### WHAT IS BEING ASKED
Write out exactly the lines from the start of the entries through the one that contains "box) towards -Y.", including both.

### CAD and scene scripts
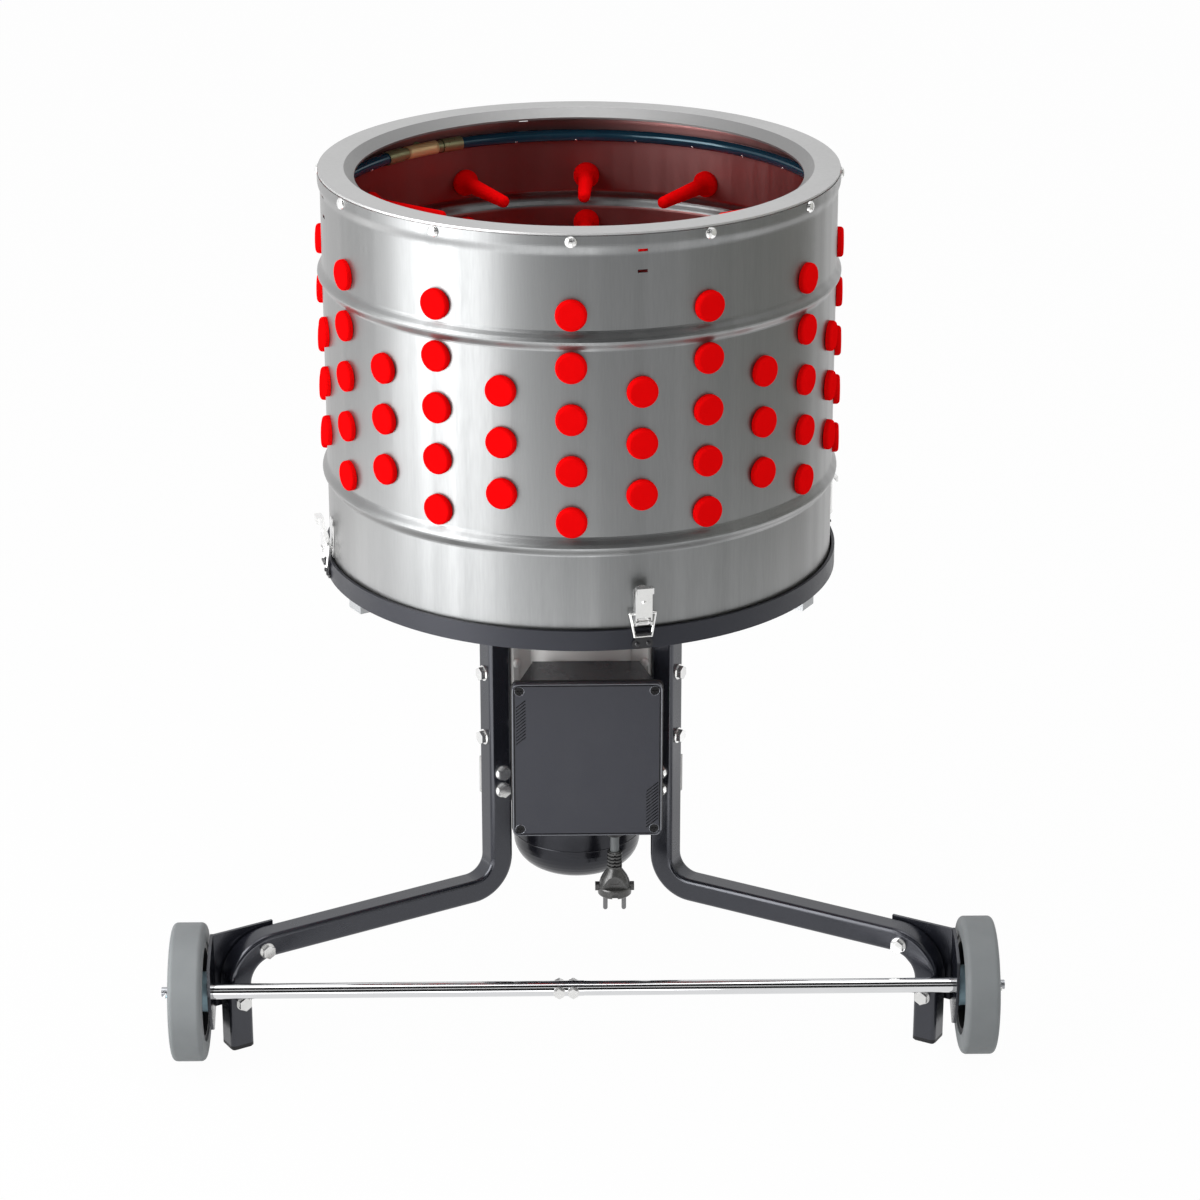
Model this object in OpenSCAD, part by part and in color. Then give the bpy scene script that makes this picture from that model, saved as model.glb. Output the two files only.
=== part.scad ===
// Drum poultry plucker: a steel drum lined with rubber fingers over a spinning
// finger plate, carried with its geared motor on a three-legged tube frame with two wheels.
// Millimetres, +Z up, floor at Z = 0, front (wheels and control box) towards -Y.

/* [Drum] */
// Outside diameter of the drum shell
drum_d = 508; // [420:1:620]
// Height of the drum shell
drum_h = 405; // [335:1:490]
// Wall of the drum shell
shell_t = 1.5; // [1:0.1:2.5]
// Distance from the shell's top edge to the top finger row
top_margin = 75.5; // [70:0.5:95]
// Distance from the lowest finger row to the shell's bottom edge
bottom_margin = 126.3; // [120:0.1:150]
// Turn of the drum on its base ring, in degrees
drum_turn = -2.5; // [-12:0.1:12]
// How far the rolled beads stand out of the wall
bead_out = 5; // [3:0.5:7]
// How far the top of the shell is flared out for the lid
flare_out = 2.5; // [2:0.1:4]
// Height of the flared top
flare_h = 14; // [12:0.5:18]
// Width of the flat top of the lid
lid_flat_w = 25.3; // [20:0.1:32]
// Inward reach of the lid's sloping lip
lid_lip_in = 10; // [6:0.5:14]
// Drop of the lid's sloping lip
lid_lip_drop = 8.5; // [5:0.5:12]
// Sheet thickness of the lid
lid_t = 2; // [1.5:0.1:3]
// Diameter of the spray hose
hose_d = 12.5; // [10:0.5:15]

/* [Fingers] */
// Columns of five fingers around the drum
columns = 12; // [10:1:14]
// Head diameter of a rubber finger
finger_head_d = 30; // [24:0.5:36]
// Head thickness of a rubber finger
finger_head_h = 6.5; // [4:0.5:9]
// Reach of a finger from the outer face of its wall to its tip
finger_reach = 95; // [78:1:114]
// Shaft diameter of a finger near its base
finger_base_d = 16; // [13:0.5:19]
// Shaft diameter of a finger near its tip
finger_tip_d = 12.5; // [10:0.5:15]
// Diameter of a finger's neck in its hole
finger_neck_d = 18.8; // [15:0.1:21]

/* [Finger plate] */
// Annular gap between the finger plate and the shell, where feathers leave
feather_gap = 20; // [14:0.5:26]
// Clearance between the tips of the plate's fingers and the lowest wall fingers
sweep_gap = 15; // [8:1:30]
// Thickness of the finger plate
plate_t = 3; // [2:0.5:5]
// Height of the finger plate's top above the underside of the base ring
plate_rise = 29.5; // [27:0.5:45]
// Drive shaft diameter
shaft_d = 20; // [18:0.5:22]

/* [Stand] */
// Height of the base ring's underside above the floor
ring_z = 450.5; // [375:0.5:541]
// Height of the base ring's band
ring_h = 20; // [16:0.5:26]
// Thickness of the base ring's band and ledge
ring_t = 3; // [2:0.5:5]
// Gap between the drum shell and the base ring's band
ring_gap = 2; // [1:0.1:3]
// Thickness of the support arms
arm_t = 8; // [6:0.5:12]
// Width of the support arms
arm_w = 24; // [20:1:30]
// Width of the square leg tube
tube_w = 25; // [20.8:0.1:30]
// Wall of the leg tube
tube_t = 2; // [1.5:0.1:3]
// Corner radius of the leg tube
tube_r = 4.5; // [3:0.5:6]
// Bend radius of the leg tube's centreline
bend_r = 32.5; // [28:0.5:40]
// Bend radius of the tube above each foot
foot_bend_r = 38; // [32:0.5:42]
// Distance of the leg posts' centreline from the drum axis
post_r = 101; // [98:0.5:115]
// Distance of the feet's centreline from the drum axis
foot_r = 403.7; // [340:0.1:480]
// Height of the legs' flat run, at its centreline
run_z = 106.4; // [95:0.1:125]
// Thickness of the foot caps' soles
cap_t = 5; // [3:0.5:8]

/* [Wheels] */
// Wheel diameter
wheel_d = 138; // [116:1:145]
// Wheel width
wheel_w = 33; // [28:1:40]
// Clearance of the wheels above the floor while the feet stand on it
wheel_lift = 4; // [2:0.5:10]
// Diameter of the axle rod
axle_d = 12; // [10:0.5:14]
// Outside diameter of the axle's chromed spacer tubes
axle_tube_d = 15.6; // [14.6:0.1:18.8]
// Distance between the wheel brackets' inner faces
axle_span = 742; // [730:1:760]
// Gap between the axle tubes and the front corners of the feet
axle_gap = 2; // [1:0.5:6]
// Sheet thickness of the wheel brackets
bracket_t = 3; // [2:0.5:5]

/* [Drive] */
// Motor diameter
motor_d = 128; // [110:1:134]
// Sideways offset of the motor from the drum axis
motor_x = -4; // [-6:0.5:0]
// Height of the motor's lowest point below the base ring's underside
motor_drop = 345; // [330:1:360]
// Gear housing diameter
gear_d = 138; // [134:1:144]
// Module of the reduction gears
gear_module = 1.2; // [1.1:0.05:1.25]
// Teeth of the motor pinion
motor_pinion_teeth = 20; // [18:1:22]
// Teeth of the large layshaft gear
lay_gear_teeth = 40; // [38:1:42]
// Teeth of the small layshaft pinion
lay_pinion_teeth = 18; // [17:1:20]
// Frame bolt diameter
bolt_d = 8; // [6:1:10]

/* [Control box] */
// Width of the control box's cover
box_w = 150; // [130:1:160]
// Height of the control box's cover
box_h = 166; // [140:1:180]
// Thickness of the control box's cover
box_cover_t = 8; // [6:0.5:12]
// Depth of the control box's body
box_depth = 58; // [48:1:70]
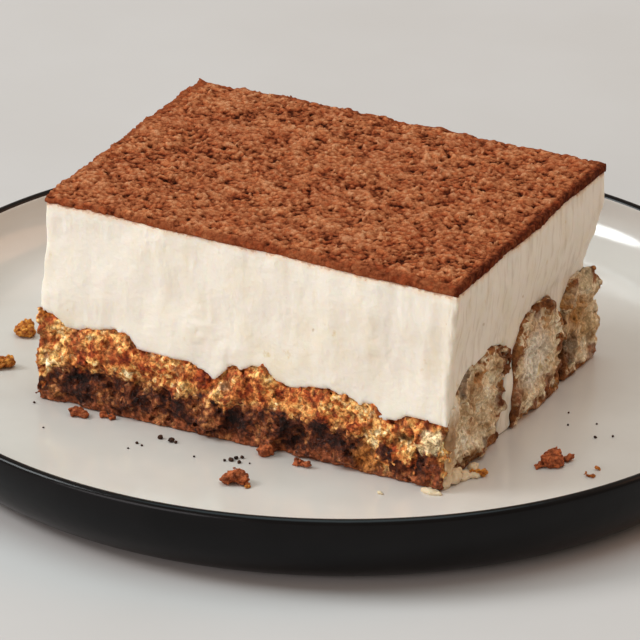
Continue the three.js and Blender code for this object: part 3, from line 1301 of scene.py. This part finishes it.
@dataclass
class Plate:
    """Thrown stoneware plate: flat well, curved wall with a round lip, and a flat foot ring."""

    rim_radius: float = 101.5 * MM
    rim_height: float = 17.7 * MM
    lip_width: float = 2.4 * MM
    well_radius: float = 86 * MM
    foot_radius: float = 89 * MM
    foot_width: float = 6 * MM
    foot_depth: float = 1.6 * MM
    foot_slope: float = 1.6 * MM  # width of the slope from the underside to the foot ring
    soft: float = 0.5 * MM  # how far along each turn of the foot's section is softened
    soft_top: float = 0.15 * MM  # how far its points lie below the sharp turn at the top of the slope
    soft_base: Pair = (0.2 * MM, 0.12 * MM)  # and inwards and up from the one at the base
    well_rings: tuple[float, ...] = (0.96, 0.8, 0.5, 0.2, 0.0)  # as shares of the well's radius
    wall_steps: int = 16
    lip_steps: int = 12
    turns: int = 224
    glaze_edge: float = 0.1 * MM  # how far past the lip's inner side the black glaze starts

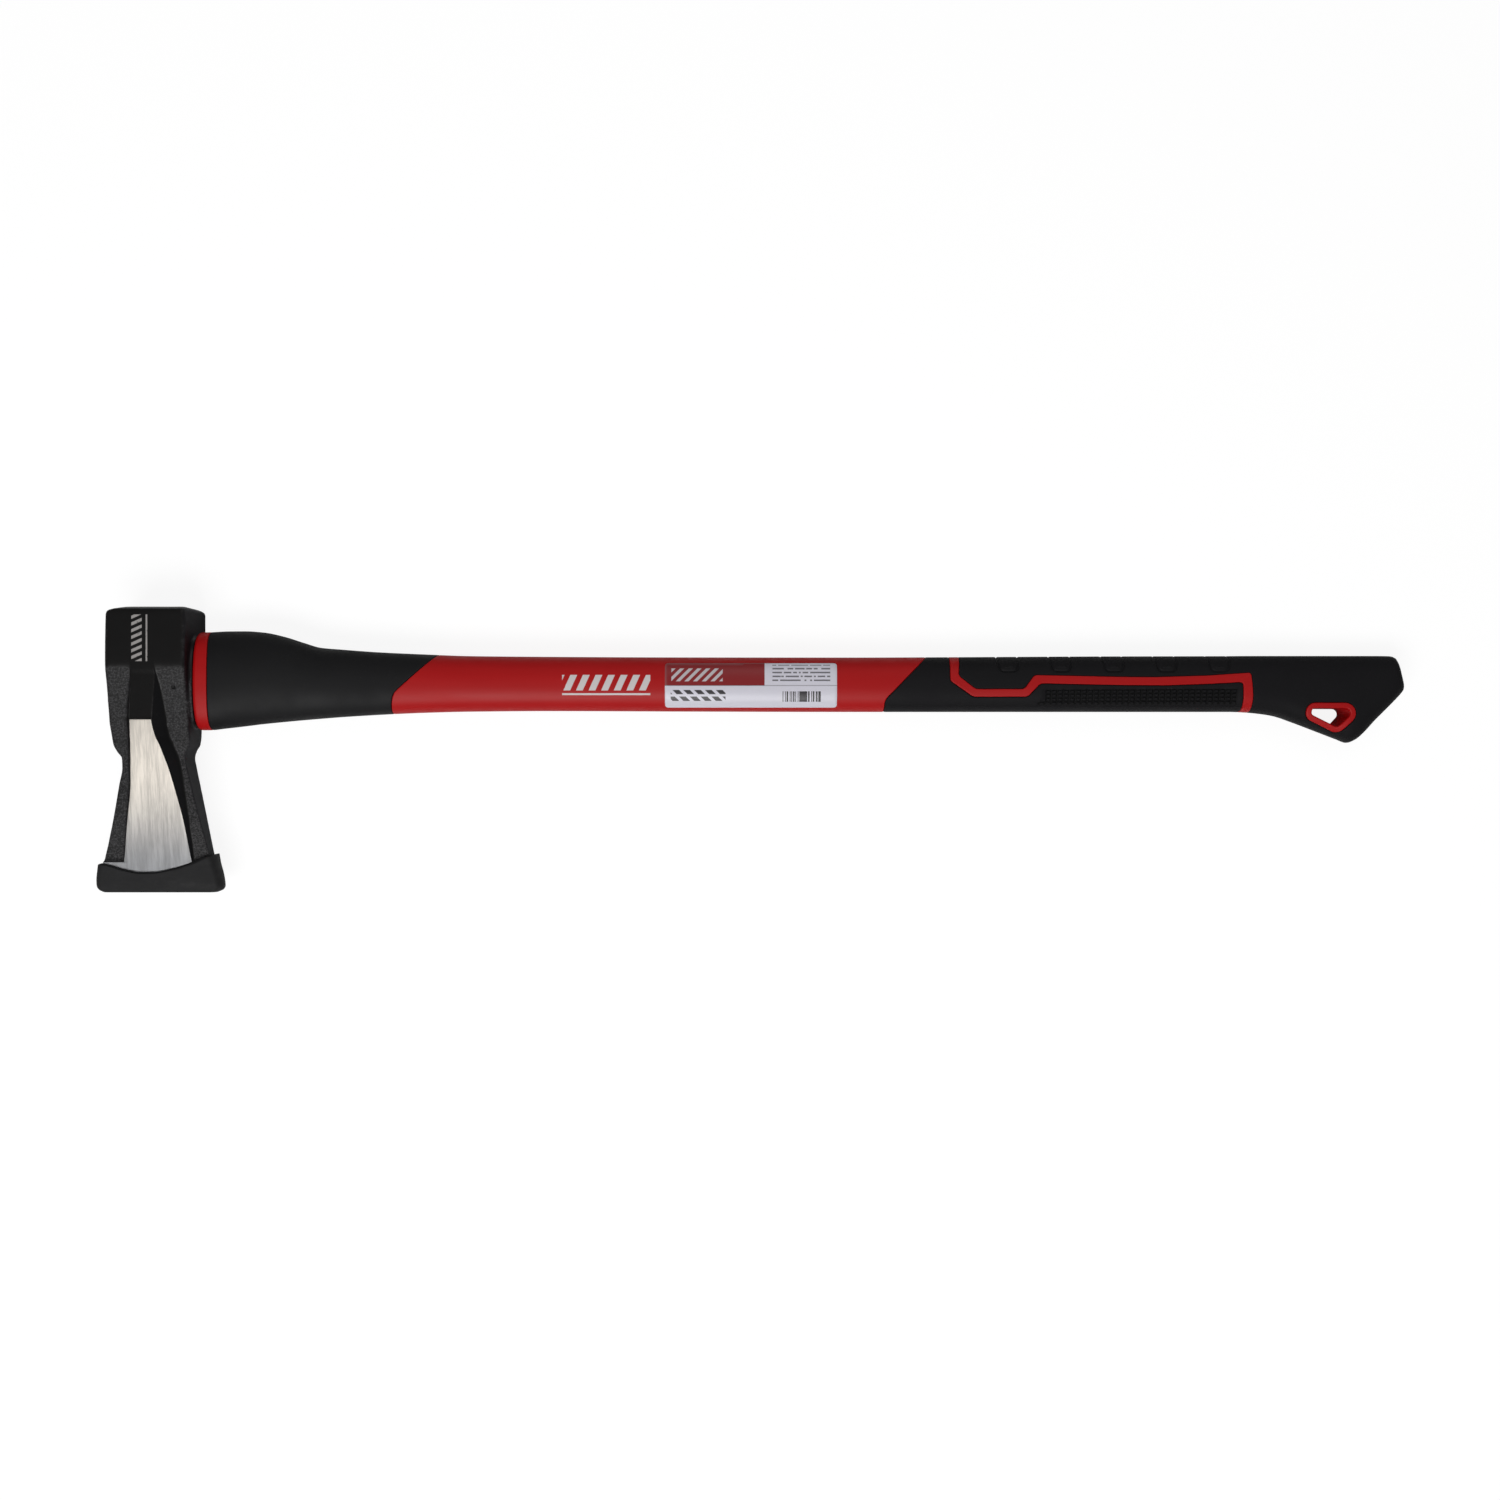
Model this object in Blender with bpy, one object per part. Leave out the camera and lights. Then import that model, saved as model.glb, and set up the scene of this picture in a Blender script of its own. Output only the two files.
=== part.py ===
"""Splitting maul: a forged head on a jacketed fibreglass handle, with its edge guard on, lying on its side.

Dimensions are millimetres in the tool's own frame: X runs along the handle from the head to the knob,
Y from the cutting edge to the poll, and Z across the cheeks, with Z = 0 halfway through the thickness.
The empty "rest_on_side" lays that frame on the ground, on the lower cheek's edge and on the knob.
"""

import math

import bmesh
import bpy
from mathutils import Vector

MM = 0.001
GAP = 0.3                   # clearance between neighbouring pieces

# Head: forged steel, poll up, edge down.
HEAD_HALF = 23.5            # half the thickness over the poll's cheeks
BLOCK_HALF = 23.2           # half the thickness over the smooth block at the wedge's root
HEAD_FACE_X = -388.0        # the head's side towards the handle
EYE_RIM_X = -385.6          # the raised rim round the eye, which the handle's shoulder seats on
EYE_RIM_HALF = (32.0, 16.0)
POLL_FACE_Y = 99.3          # the striking face's flat centre
EDGE_Y = -95.4
EDGE_HALF = 0.5             # half the width of the cutting edge's flat
BEVEL_HALF = 2.3            # half the thickness 3.4 mm above the cutting edge
BLADE_LEFT = -452.2         # the blade's widest, near the edge
BLADE_RIGHT = -373.2
FACET_TOP_Y = 21.0          # where the ground facet starts
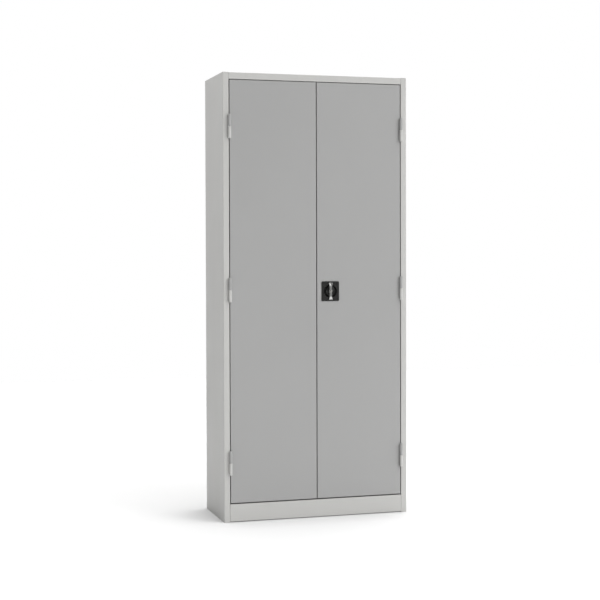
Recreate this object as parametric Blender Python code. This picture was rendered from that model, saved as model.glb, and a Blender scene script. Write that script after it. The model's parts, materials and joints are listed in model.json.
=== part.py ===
"""Tall filing cupboard in folded sheet steel, with two leaves, a flush turn lock and five compartments.

Metres, +Z up, the front towards -Y, the origin on the floor under the middle of the whole part.
"""

import math

import bmesh
import bpy
from mathutils import Matrix, Vector

# Steel carcass, outside
CARCASS_WIDTH = 0.800
CARCASS_HEIGHT = 1.850
CARCASS_DEPTH = 0.330

# Sheet metal and the gap that is left between pieces that touch
SHEET = 0.001
DOOR_SHEET = 0.0009
SHELF_SHEET = 0.0008
BEND_RADIUS = 0.002
BEND_STEPS = 2
SEAT_GAP = 0.0003
OVERRUN = 0.004

# Side panels: stiles in front, flanges behind and below
STILE_WIDTH = 0.025
STOP_LIP = 0.012
BACK_FLANGE = 0.020
BASE_FLANGE = 0.020

# Top panel and its front rail
TOP_RAIL_HEIGHT = 0.028
TOP_DROP = 0.0008
PANEL_FLANGE = 0.015
EAR_CLEARANCE = 0.001

# Plinth
PLINTH_TOP = 0.075
PLINTH_LIFT = 0.003
PLINTH_FOOT = 0.018

# Back panel with two upright ribs pressed outwards
RIB_DEPTH = 0.003
RIB_WIDTH = 0.012
RIB_SPACING = 0.300
BACK_LIFT = 0.003

# Doors, as trays that lie in the front frame
SIDE_GAP = 0.003
CENTRE_GAP = 0.003
TOP_GAP = 0.0025
BOTTOM_GAP = 0.0045
DOOR_THICKNESS = 0.020
DOOR_LIP = 0.022
STOP_GAP = 0.0015
EDGE_RADIUS = 0.0018

# Hat section that stiffens a door
STIFFENER_WIDTH = 0.036
STIFFENER_FLANGE = 0.012
STIFFENER_DEPTH = 0.015

# Lift-off hinges
HINGE_DIAMETER = 0.013
HINGE_LENGTH = 0.100
HINGE_ROUNDING = 0.002
LEAF_DEPTH = 0.016
LEAF_CLEARANCE = 0.0007
LEAF_END_MARGIN = 0.003
PIN_DIAMETER = 0.007
PIN_CLEARANCE = 0.0003
PIN_REACH = 0.030
PIN_POCKET = 0.002
TOP_HINGE_DROP = 0.1905
BOTTOM_HINGE_RISE = 0.1660
MIDDLE_HINGE_RISE = 0.0080

# Lock: black plate with a round bowl
LOCK_EDGE_DISTANCE = 0.0577
LOCK_DROP = 0.0015
PLATE_WIDTH = 0.077
PLATE_HEIGHT = 0.083
PLATE_PROUD = 0.0025
PLATE_CORNER = 0.005
PLATE_BEVEL = 0.001
BOWL_DIAMETER = 0.057
BOWL_DEPTH = 0.013
BOWL_WALL_RUN = 0.009
HOUSING_WALL = 0.0015
HOUSING_FLOOR = 0.003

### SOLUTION
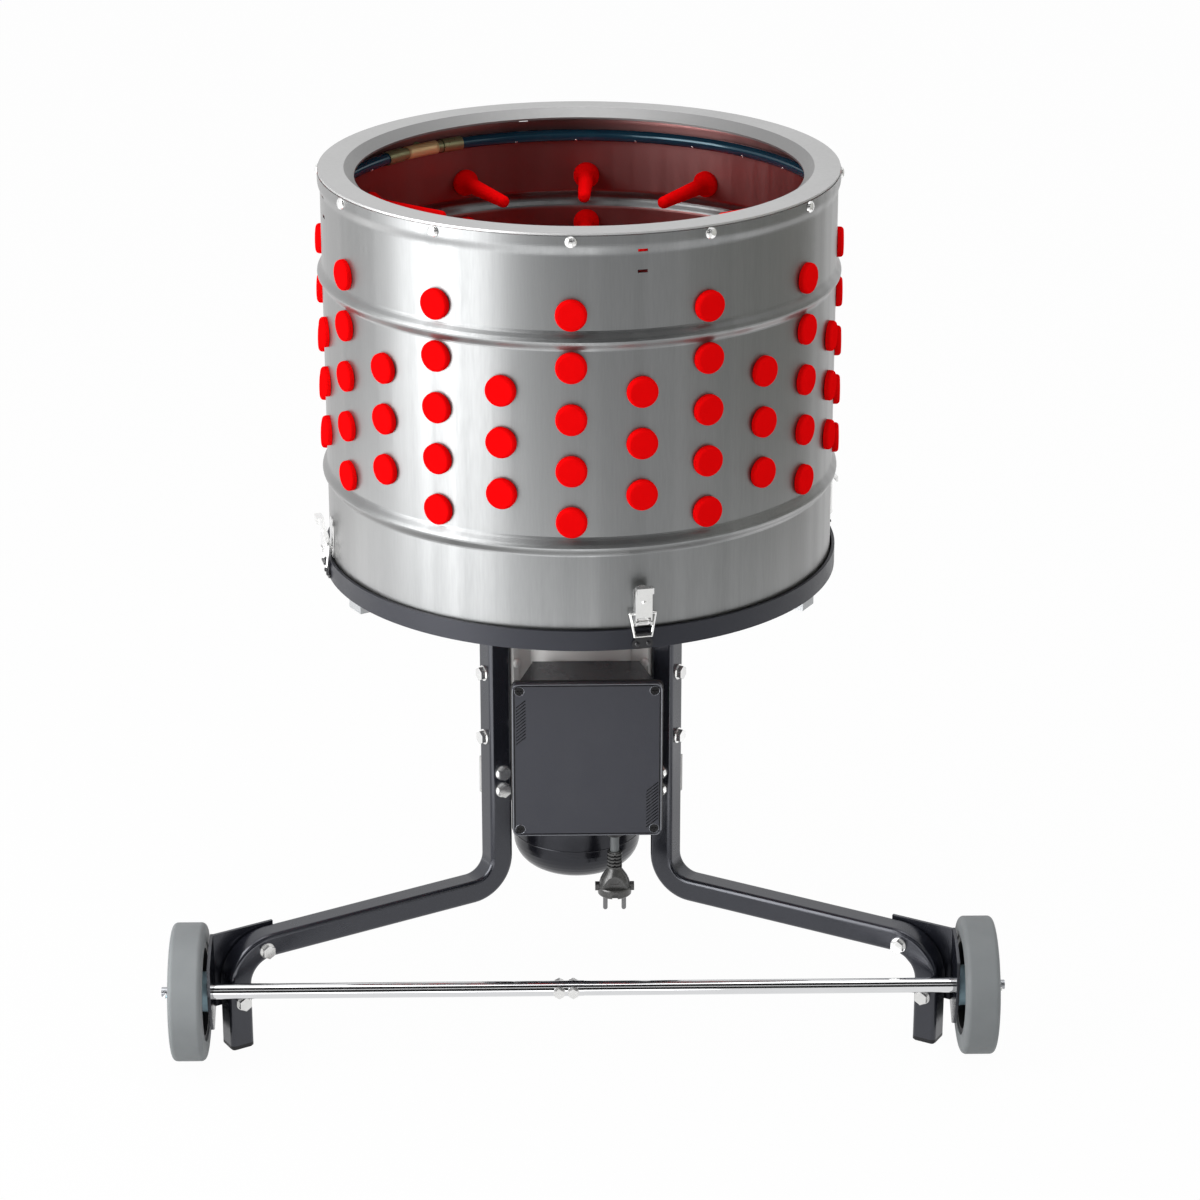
Model this object in OpenSCAD, part by part and in color. Then give the bpy scene script that makes this picture from that model, saved as model.glb. Output the two files only.
=== part.scad ===
// Drum poultry plucker: a steel drum lined with rubber fingers over a spinning
// finger plate, carried with its geared motor on a three-legged tube frame with two wheels.
// Millimetres, +Z up, floor at Z = 0, front (wheels and control box) towards -Y.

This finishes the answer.